I decided to write a short article about MD5 in general and cover the main aspects for others to review and learn from, also to solidify the knowledge in my memory.
MD5 is a one-way cryptographic hash function and is short for Message Digest algorithm 5. It was invented in 1991 by Professor Ronald Rivest and its purpose was to replace the old MD4 standard.
MD5 takes in a value and performs a series of binary operations on the input producing a 128 bit or (16 byte) hash value. Usually the output is returned in text format as a 32 digit hexadecimal number.
So MD5 output contains a combination of 0, 1, 2, 3, 4, 5, 6, 7, 8, 9, A, B, C, D, E, F
Even though the odds of getting a duplicate hash are very slim, it is not impossible.
The reason behind it is because, as we have mentioned MD5 has 32 hexadecimal digits, and every digit can be from 0-F giving it 16 possibilities on each position leaving us with 16^32 or 3.402823669209387e+38 which is a big enough number to make the chances of getting a duplicate very slim.
The question might arise as to how a hash function is different from a cryptographic hash function? That is a very good question and one worth asking.
In very simple terms a cryptographic hash function is designed to guarantee a number of security properties, such as making it very difficult finding collisions, making outputs random (as in they are generated in such a way that even one bit of discrepancy between two inputs will make the output completely different) and much more.

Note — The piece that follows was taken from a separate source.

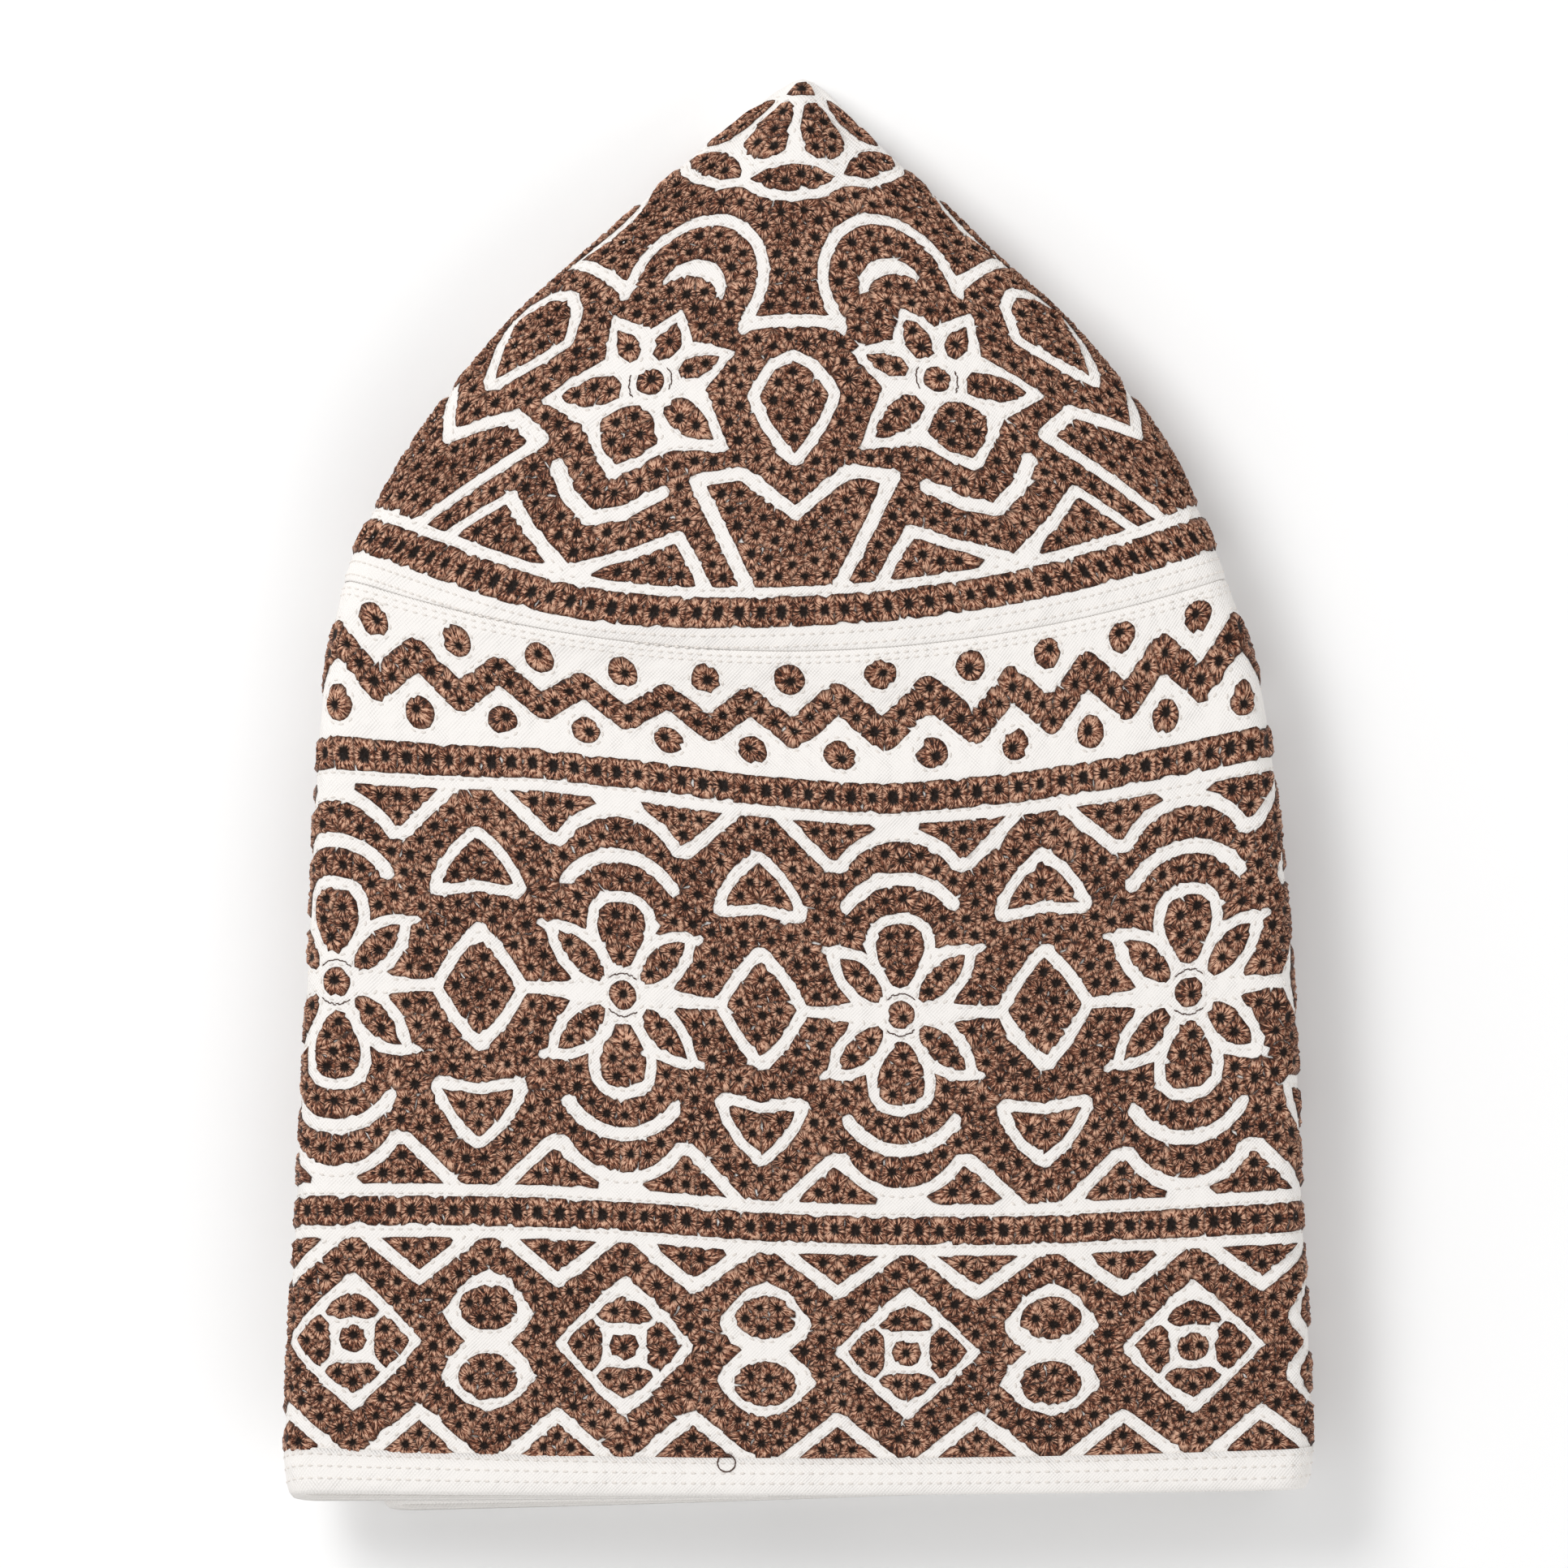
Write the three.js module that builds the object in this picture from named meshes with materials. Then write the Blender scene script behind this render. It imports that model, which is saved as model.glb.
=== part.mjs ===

One more property of cryptographic hashing is that it takes in any type of input of any length and returns a random, yet fixed-sized hash value.
On the other hand a non cryptographic hash function or just a hash function has a lot weaker guarantee for avoiding collisions. This, however, makes hash functions a lot faster as opposed to cryptographic hash functions since there is less logic going on during its creation.
Now MD5 is great, however there is a huge downside when trying to use it as a security feature since it is no longer secure. In 2004 it was demonstrated that MD5 is no longer collision resistant. Use of other algorithms has been recommended such as SHA-1, though this also has been found to have a security vulnerability. As a side note, SHA 2 family of hash functions are considered to be safe as of now.
So this leaves us with a question as to what is MD5 used for currently?
As we have found out it is not used for applications such as SLL certificates or digital signatures since there is no longer a guarantee of the security properties inherent to cryptographic hash functions.
Currently, MD5 is used mostly for checking the integrity of a downloaded package – since the generated MD5 hash will pretty much be identical if the package is exactly the same as the authenticated source.
If for some reason the package gets corrupted because of network related issues or anything else for that matter then the MD5 would not match and will be completely different (even if one bit is different in the input the output will be dramatically affected).